大教堂的庭院里,菲利克斯恭敬地跟在主教身后,一同散步。
“你的公社办得很出色,是不是该在鲁昂其他堂区的教会地产上推行?”
“阁下,我确实有这样的想法。请阁下再拨出四个堂区,专进行农业改良。”
“你是说模仿友好公社的模式来?”
“是的,但不建纺织企业,而是农田耕作,我预计将来几年里,粮食的重要性会空前绝后。”
“可我们鲁昂和临靠着的阿尔图瓦省份,向来是肥沃平原集中地,是谷物大省,似乎没有这样的担忧。”
“不,请允许我冒昧地阐述,之前省份丰盛的谷物是建立在繁荣强大的封建特权上的,它已让底层付出太多,在近三十年里越来越难维系下去。农民们缺乏土地,难得温饱,而土地贵族只晓得无限制地压榨他们,所得到的成捆麦子、玉米,都出口去英国销售,这种情况在<艾登条约>签署后愈发严重,英国有三分之一的粮食都得依靠进口,这让爱尔兰和诺曼底的土地贵族们获得好处,可转眼间英国的棉纺织品和其他工业品就洪水般涌入,把我们卖粮食的所得重新赚了回去,若是遇到灾年,我觉得脆弱的法兰西便完全无法支撑下去。”
这话说得普鲁瓦雅主教忧心忡忡,他在胸前画了个十字,“教区的什一税结余,便投入到四个新堂区公社里,人手怎么办?”
“诺曼底西北角的卡朗唐半岛,因今年庄稼遭洪水侵害,成群成群灾民都在鲁昂北面城关游荡,每天都有乞讨的被民团士兵抓住关进监狱,不如把他们吸纳进堂区公社,开垦土地。这样比教会单纯地分发济贫钱,要强得多。”菲利克斯建议道。

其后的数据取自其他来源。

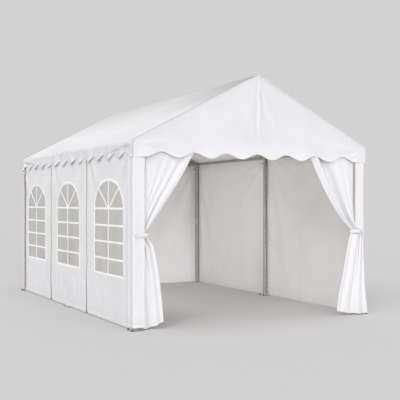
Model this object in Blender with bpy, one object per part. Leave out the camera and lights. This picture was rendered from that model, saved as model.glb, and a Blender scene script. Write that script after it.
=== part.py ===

德.普鲁瓦雅主教叹口气,坐在庭院的面石凳上,对菲利克斯剖明心曲:“当初法国的耶稣会是怎么完蛋的?”
菲利克斯沉默了。
“奥拉托利教会在国王陛下前攻讦他们三条罪状,一条是效忠罗马教皇而目无法兰西王上,二是崇尚物质财富,三是奴役儿童乃至使用儿童做工。现在为了改革鲁昂的教会产业,我实则已触犯了后两条,可能已有人在巴黎或凡尔赛对我的行为说三道四了。”
“勇于任事的人,总是会被庸才妒忌,他们只满足于领取圣俸,可全然不去考虑圣俸的来源,是让农民们困苦不堪的什一税。我觉得,税收就应该用在它该用在的地方,当它只是种盘剥而没有反哺时,它本身的存在便是种罪恶。”
“你说过的,税收不该是铁柜,而该是洒水器,对不对?”主教摸着稀疏的胡须,然后神色坚定起来,“菲利克斯,认为对的事,就应坚持到底。”
德.普鲁瓦雅主教说到做到,接下来日子里,他奔走在鲁昂的市政厅,和诺曼底巡按府邸,全力争取,将四个大部分是沼泽和荒地的堂区土地,设为了“救济农场”,招募卡朗唐的流民前来耕牧,分派年轻的本堂神甫加以督导,法院的弗朗西斯.巴贝夫前来帮忙土地丈量,并从英国进口农具,一时间舆论大哗,各种各样的说法都有。
至于友好公社,它的织布行业随着仿制的飞梭机投入,而迅速扩大。
现在旧的圣德约镇上,大部分商人和手艺人,开始在经济作用下发生“自由迁徙”,工作贸易的重点开集中到新的圣德约镇:公社广场和织布工厂的所在地。